WHAT YOU SHOULD DO → Every entry below must appear again, exactly as written.

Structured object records
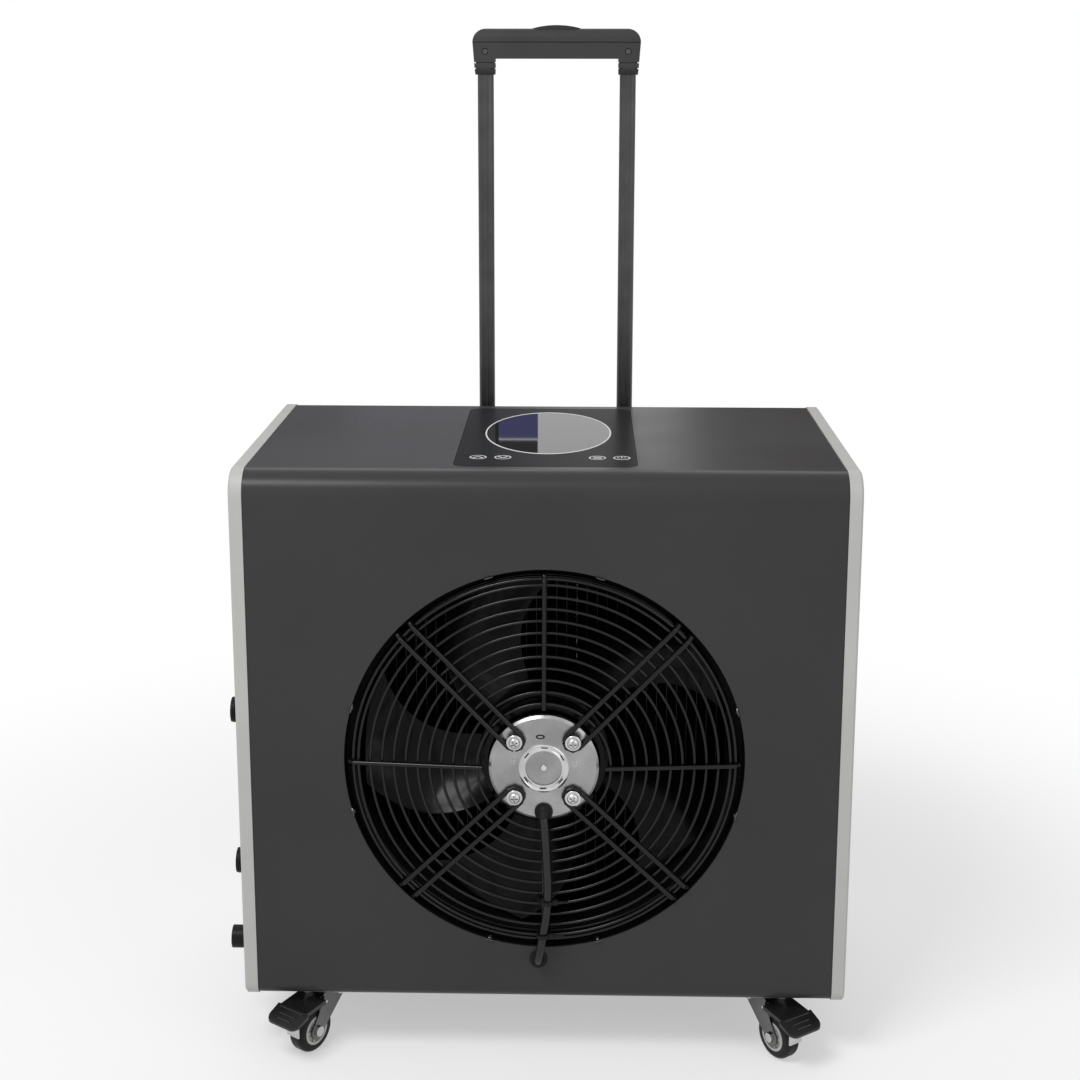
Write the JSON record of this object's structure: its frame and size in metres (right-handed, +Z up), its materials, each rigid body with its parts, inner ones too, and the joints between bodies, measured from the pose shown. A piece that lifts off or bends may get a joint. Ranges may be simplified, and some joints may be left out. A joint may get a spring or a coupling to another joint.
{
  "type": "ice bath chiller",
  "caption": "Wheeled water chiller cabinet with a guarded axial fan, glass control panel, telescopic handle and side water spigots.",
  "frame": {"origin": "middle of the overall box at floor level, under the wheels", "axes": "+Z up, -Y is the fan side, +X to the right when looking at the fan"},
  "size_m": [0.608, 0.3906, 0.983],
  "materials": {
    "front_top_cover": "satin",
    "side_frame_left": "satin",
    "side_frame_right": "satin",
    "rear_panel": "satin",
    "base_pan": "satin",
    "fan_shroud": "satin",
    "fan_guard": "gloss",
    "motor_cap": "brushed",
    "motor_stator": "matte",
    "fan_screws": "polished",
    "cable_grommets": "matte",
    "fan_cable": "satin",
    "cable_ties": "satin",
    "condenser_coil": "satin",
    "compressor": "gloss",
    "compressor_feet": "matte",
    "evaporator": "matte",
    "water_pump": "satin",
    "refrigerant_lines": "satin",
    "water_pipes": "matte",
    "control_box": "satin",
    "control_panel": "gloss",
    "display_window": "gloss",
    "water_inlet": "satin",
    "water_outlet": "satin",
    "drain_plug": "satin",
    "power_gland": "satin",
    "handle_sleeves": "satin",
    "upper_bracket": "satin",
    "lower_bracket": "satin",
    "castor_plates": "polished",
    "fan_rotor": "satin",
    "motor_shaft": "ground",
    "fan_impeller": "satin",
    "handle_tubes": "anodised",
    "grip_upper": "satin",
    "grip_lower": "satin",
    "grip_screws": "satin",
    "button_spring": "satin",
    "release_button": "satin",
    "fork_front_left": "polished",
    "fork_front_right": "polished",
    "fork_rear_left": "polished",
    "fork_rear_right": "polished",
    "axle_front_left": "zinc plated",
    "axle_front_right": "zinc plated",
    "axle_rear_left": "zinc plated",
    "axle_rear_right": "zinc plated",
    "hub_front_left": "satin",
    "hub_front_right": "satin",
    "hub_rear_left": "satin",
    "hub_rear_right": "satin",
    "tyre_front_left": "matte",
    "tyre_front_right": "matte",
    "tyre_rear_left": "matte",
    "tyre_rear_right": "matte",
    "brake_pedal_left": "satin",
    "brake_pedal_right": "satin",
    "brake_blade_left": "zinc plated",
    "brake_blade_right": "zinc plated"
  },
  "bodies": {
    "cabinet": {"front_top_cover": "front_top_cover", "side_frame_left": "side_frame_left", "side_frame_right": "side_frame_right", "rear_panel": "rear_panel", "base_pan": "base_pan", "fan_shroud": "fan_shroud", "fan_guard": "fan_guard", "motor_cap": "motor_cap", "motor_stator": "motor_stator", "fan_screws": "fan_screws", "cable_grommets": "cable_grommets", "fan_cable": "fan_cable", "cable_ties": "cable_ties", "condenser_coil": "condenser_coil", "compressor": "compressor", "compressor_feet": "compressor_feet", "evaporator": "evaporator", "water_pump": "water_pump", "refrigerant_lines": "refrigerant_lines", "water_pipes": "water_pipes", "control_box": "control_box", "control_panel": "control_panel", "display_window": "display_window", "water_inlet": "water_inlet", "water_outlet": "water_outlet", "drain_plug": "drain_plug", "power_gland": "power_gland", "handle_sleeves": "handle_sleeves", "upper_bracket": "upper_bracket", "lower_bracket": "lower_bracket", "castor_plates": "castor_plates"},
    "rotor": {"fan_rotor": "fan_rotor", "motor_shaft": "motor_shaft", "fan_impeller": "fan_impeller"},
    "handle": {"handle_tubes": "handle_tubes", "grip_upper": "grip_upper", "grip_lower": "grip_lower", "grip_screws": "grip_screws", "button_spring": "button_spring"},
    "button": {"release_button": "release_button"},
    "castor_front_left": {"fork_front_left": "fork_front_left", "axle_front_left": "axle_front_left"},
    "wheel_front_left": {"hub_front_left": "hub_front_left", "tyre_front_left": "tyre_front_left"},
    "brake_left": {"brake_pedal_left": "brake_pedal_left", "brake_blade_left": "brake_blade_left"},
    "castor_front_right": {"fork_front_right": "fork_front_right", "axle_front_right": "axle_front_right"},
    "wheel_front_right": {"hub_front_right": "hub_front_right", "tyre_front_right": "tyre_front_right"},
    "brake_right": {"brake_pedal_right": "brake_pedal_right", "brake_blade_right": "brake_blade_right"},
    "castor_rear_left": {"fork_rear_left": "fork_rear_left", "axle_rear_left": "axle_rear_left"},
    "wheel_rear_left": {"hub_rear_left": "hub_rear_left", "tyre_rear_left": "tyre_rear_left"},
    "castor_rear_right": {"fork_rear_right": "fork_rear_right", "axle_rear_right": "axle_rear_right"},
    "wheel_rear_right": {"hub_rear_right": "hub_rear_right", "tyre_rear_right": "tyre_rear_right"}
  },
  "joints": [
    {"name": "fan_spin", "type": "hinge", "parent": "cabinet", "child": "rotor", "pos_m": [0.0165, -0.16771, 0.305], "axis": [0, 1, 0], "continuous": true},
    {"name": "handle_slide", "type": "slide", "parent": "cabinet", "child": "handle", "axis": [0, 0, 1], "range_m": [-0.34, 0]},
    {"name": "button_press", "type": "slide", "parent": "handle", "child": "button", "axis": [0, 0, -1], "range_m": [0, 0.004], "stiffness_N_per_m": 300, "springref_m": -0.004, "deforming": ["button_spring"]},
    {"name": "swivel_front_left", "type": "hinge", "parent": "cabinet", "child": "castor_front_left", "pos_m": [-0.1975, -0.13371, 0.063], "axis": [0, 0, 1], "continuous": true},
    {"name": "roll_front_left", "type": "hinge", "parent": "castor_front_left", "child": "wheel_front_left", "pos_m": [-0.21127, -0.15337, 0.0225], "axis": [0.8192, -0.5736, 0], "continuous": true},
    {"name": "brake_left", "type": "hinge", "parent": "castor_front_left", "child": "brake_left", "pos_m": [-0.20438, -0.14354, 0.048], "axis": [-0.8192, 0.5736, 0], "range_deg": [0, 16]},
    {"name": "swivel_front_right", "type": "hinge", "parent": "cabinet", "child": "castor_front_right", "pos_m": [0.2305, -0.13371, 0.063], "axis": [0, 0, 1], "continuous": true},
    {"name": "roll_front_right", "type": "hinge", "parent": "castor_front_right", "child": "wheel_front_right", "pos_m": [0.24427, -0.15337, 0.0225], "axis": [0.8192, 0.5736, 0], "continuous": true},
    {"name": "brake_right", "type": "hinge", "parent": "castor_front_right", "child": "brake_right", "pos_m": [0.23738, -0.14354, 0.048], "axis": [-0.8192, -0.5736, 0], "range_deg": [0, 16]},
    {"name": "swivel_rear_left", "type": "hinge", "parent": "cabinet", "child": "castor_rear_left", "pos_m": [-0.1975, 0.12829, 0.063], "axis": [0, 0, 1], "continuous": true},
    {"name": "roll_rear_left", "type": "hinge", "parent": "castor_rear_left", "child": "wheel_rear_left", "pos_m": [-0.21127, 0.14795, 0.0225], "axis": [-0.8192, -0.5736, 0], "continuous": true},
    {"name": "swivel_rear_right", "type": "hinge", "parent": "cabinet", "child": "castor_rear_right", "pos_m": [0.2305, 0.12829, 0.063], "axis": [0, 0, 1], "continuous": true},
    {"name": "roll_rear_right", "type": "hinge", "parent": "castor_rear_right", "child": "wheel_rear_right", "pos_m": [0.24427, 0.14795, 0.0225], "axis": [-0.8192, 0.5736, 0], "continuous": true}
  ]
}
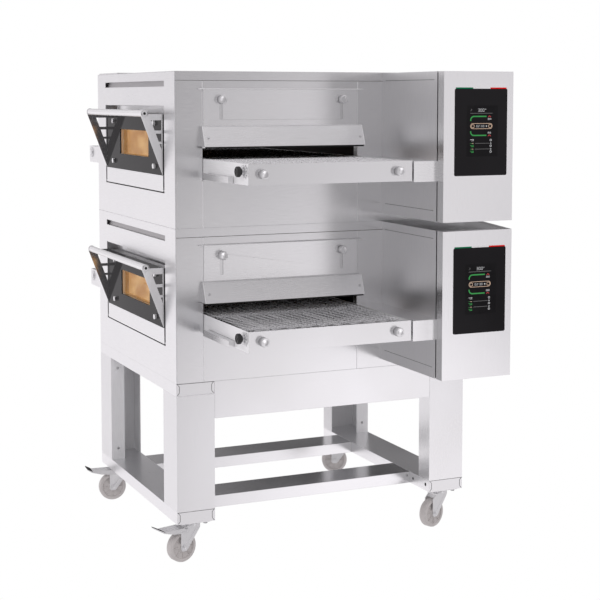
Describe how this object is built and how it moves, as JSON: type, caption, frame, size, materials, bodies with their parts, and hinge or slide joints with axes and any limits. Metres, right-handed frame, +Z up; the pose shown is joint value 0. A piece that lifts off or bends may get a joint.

TASK RESPONSE →
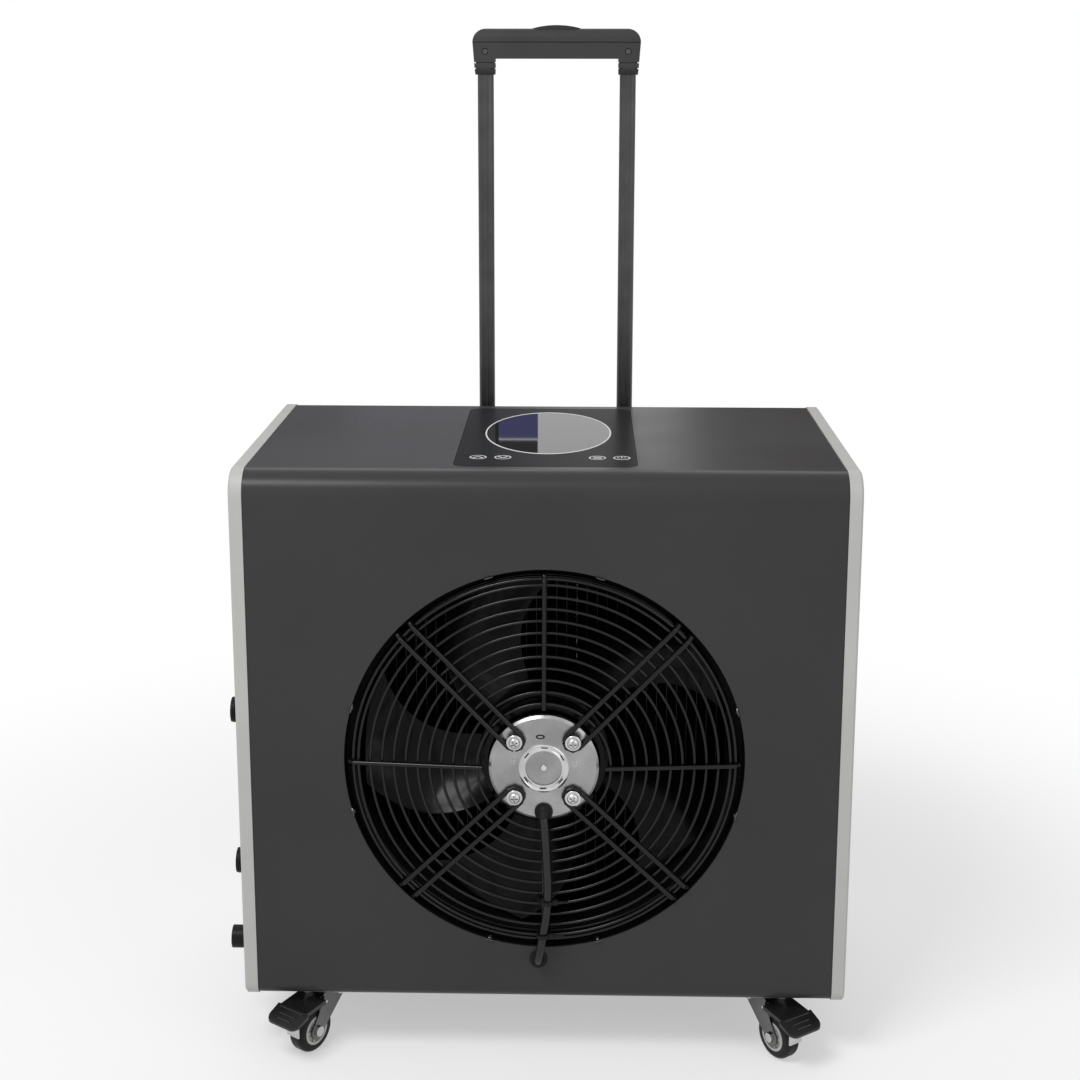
Write the JSON record of this object's structure: its frame and size in metres (right-handed, +Z up), its materials, each rigid body with its parts, inner ones too, and the joints between bodies, measured from the pose shown. A piece that lifts off or bends may get a joint. Ranges may be simplified, and some joints may be left out. A joint may get a spring or a coupling to another joint.
{
  "type": "ice bath chiller",
  "caption": "Wheeled water chiller cabinet with a guarded axial fan, glass control panel, telescopic handle and side water spigots.",
  "frame": {"origin": "middle of the overall box at floor level, under the wheels", "axes": "+Z up, -Y is the fan side, +X to the right when looking at the fan"},
  "size_m": [0.608, 0.3906, 0.983],
  "materials": {
    "front_top_cover": "satin",
    "side_frame_left": "satin",
    "side_frame_right": "satin",
    "rear_panel": "satin",
    "base_pan": "satin",
    "fan_shroud": "satin",
    "fan_guard": "gloss",
    "motor_cap": "brushed",
    "motor_stator": "matte",
    "fan_screws": "polished",
    "cable_grommets": "matte",
    "fan_cable": "satin",
    "cable_ties": "satin",
    "condenser_coil": "satin",
    "compressor": "gloss",
    "compressor_feet": "matte",
    "evaporator": "matte",
    "water_pump": "satin",
    "refrigerant_lines": "satin",
    "water_pipes": "matte",
    "control_box": "satin",
    "control_panel": "gloss",
    "display_window": "gloss",
    "water_inlet": "satin",
    "water_outlet": "satin",
    "drain_plug": "satin",
    "power_gland": "satin",
    "handle_sleeves": "satin",
    "upper_bracket": "satin",
    "lower_bracket": "satin",
    "castor_plates": "polished",
    "fan_rotor": "satin",
    "motor_shaft": "ground",
    "fan_impeller": "satin",
    "handle_tubes": "anodised",
    "grip_upper": "satin",
    "grip_lower": "satin",
    "grip_screws": "satin",
    "button_spring": "satin",
    "release_button": "satin",
    "fork_front_left": "polished",
    "fork_front_right": "polished",
    "fork_rear_left": "polished",
    "fork_rear_right": "polished",
    "axle_front_left": "zinc plated",
    "axle_front_right": "zinc plated",
    "axle_rear_left": "zinc plated",
    "axle_rear_right": "zinc plated",
    "hub_front_left": "satin",
    "hub_front_right": "satin",
    "hub_rear_left": "satin",
    "hub_rear_right": "satin",
    "tyre_front_left": "matte",
    "tyre_front_right": "matte",
    "tyre_rear_left": "matte",
    "tyre_rear_right": "matte",
    "brake_pedal_left": "satin",
    "brake_pedal_right": "satin",
    "brake_blade_left": "zinc plated",
    "brake_blade_right": "zinc plated"
  },
  "bodies": {
    "cabinet": {"front_top_cover": "front_top_cover", "side_frame_left": "side_frame_left", "side_frame_right": "side_frame_right", "rear_panel": "rear_panel", "base_pan": "base_pan", "fan_shroud": "fan_shroud", "fan_guard": "fan_guard", "motor_cap": "motor_cap", "motor_stator": "motor_stator", "fan_screws": "fan_screws", "cable_grommets": "cable_grommets", "fan_cable": "fan_cable", "cable_ties": "cable_ties", "condenser_coil": "condenser_coil", "compressor": "compressor", "compressor_feet": "compressor_feet", "evaporator": "evaporator", "water_pump": "water_pump", "refrigerant_lines": "refrigerant_lines", "water_pipes": "water_pipes", "control_box": "control_box", "control_panel": "control_panel", "display_window": "display_window", "water_inlet": "water_inlet", "water_outlet": "water_outlet", "drain_plug": "drain_plug", "power_gland": "power_gland", "handle_sleeves": "handle_sleeves", "upper_bracket": "upper_bracket", "lower_bracket": "lower_bracket", "castor_plates": "castor_plates"},
    "rotor": {"fan_rotor": "fan_rotor", "motor_shaft": "motor_shaft", "fan_impeller": "fan_impeller"},
    "handle": {"handle_tubes": "handle_tubes", "grip_upper": "grip_upper", "grip_lower": "grip_lower", "grip_screws": "grip_screws", "button_spring": "button_spring"},
    "button": {"release_button": "release_button"},
    "castor_front_left": {"fork_front_left": "fork_front_left", "axle_front_left": "axle_front_left"},
    "wheel_front_left": {"hub_front_left": "hub_front_left", "tyre_front_left": "tyre_front_left"},
    "brake_left": {"brake_pedal_left": "brake_pedal_left", "brake_blade_left": "brake_blade_left"},
    "castor_front_right": {"fork_front_right": "fork_front_right", "axle_front_right": "axle_front_right"},
    "wheel_front_right": {"hub_front_right": "hub_front_right", "tyre_front_right": "tyre_front_right"},
    "brake_right": {"brake_pedal_right": "brake_pedal_right", "brake_blade_right": "brake_blade_right"},
    "castor_rear_left": {"fork_rear_left": "fork_rear_left", "axle_rear_left": "axle_rear_left"},
    "wheel_rear_left": {"hub_rear_left": "hub_rear_left", "tyre_rear_left": "tyre_rear_left"},
    "castor_rear_right": {"fork_rear_right": "fork_rear_right", "axle_rear_right": "axle_rear_right"},
    "wheel_rear_right": {"hub_rear_right": "hub_rear_right", "tyre_rear_right": "tyre_rear_right"}
  },
  "joints": [
    {"name": "fan_spin", "type": "hinge", "parent": "cabinet", "child": "rotor", "pos_m": [0.0165, -0.16771, 0.305], "axis": [0, 1, 0], "continuous": true},
    {"name": "handle_slide", "type": "slide", "parent": "cabinet", "child": "handle", "axis": [0, 0, 1], "range_m": [-0.34, 0]},
    {"name": "button_press", "type": "slide", "parent": "handle", "child": "button", "axis": [0, 0, -1], "range_m": [0, 0.004], "stiffness_N_per_m": 300, "springref_m": -0.004, "deforming": ["button_spring"]},
    {"name": "swivel_front_left", "type": "hinge", "parent": "cabinet", "child": "castor_front_left", "pos_m": [-0.1975, -0.13371, 0.063], "axis": [0, 0, 1], "continuous": true},
    {"name": "roll_front_left", "type": "hinge", "parent": "castor_front_left", "child": "wheel_front_left", "pos_m": [-0.21127, -0.15337, 0.0225], "axis": [0.8192, -0.5736, 0], "continuous": true},
    {"name": "brake_left", "type": "hinge", "parent": "castor_front_left", "child": "brake_left", "pos_m": [-0.20438, -0.14354, 0.048], "axis": [-0.8192, 0.5736, 0], "range_deg": [0, 16]},
    {"name": "swivel_front_right", "type": "hinge", "parent": "cabinet", "child": "castor_front_right", "pos_m": [0.2305, -0.13371, 0.063], "axis": [0, 0, 1], "continuous": true},
    {"name": "roll_front_right", "type": "hinge", "parent": "castor_front_right", "child": "wheel_front_right", "pos_m": [0.24427, -0.15337, 0.0225], "axis": [0.8192, 0.5736, 0], "continuous": true},
    {"name": "brake_right", "type": "hinge", "parent": "castor_front_right", "child": "brake_right", "pos_m": [0.23738, -0.14354, 0.048], "axis": [-0.8192, -0.5736, 0], "range_deg": [0, 16]},
    {"name": "swivel_rear_left", "type": "hinge", "parent": "cabinet", "child": "castor_rear_left", "pos_m": [-0.1975, 0.12829, 0.063], "axis": [0, 0, 1], "continuous": true},
    {"name": "roll_rear_left", "type": "hinge", "parent": "castor_rear_left", "child": "wheel_rear_left", "pos_m": [-0.21127, 0.14795, 0.0225], "axis": [-0.8192, -0.5736, 0], "continuous": true},
    {"name": "swivel_rear_right", "type": "hinge", "parent": "cabinet", "child": "castor_rear_right", "pos_m": [0.2305, 0.12829, 0.063], "axis": [0, 0, 1], "continuous": true},
    {"name": "roll_rear_right", "type": "hinge", "parent": "castor_rear_right", "child": "wheel_rear_right", "pos_m": [0.24427, 0.14795, 0.0225], "axis": [-0.8192, 0.5736, 0], "continuous": true}
  ]
}
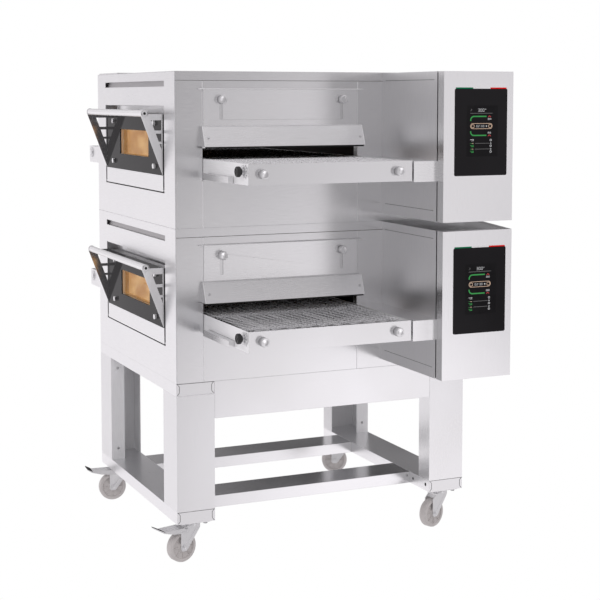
Describe how this object is built and how it moves, as JSON: type, caption, frame, size, materials, bodies with their parts, and hinge or slide joints with axes and any limits. Metres, right-handed frame, +Z up; the pose shown is joint value 0. A piece that lifts off or bends may get a joint.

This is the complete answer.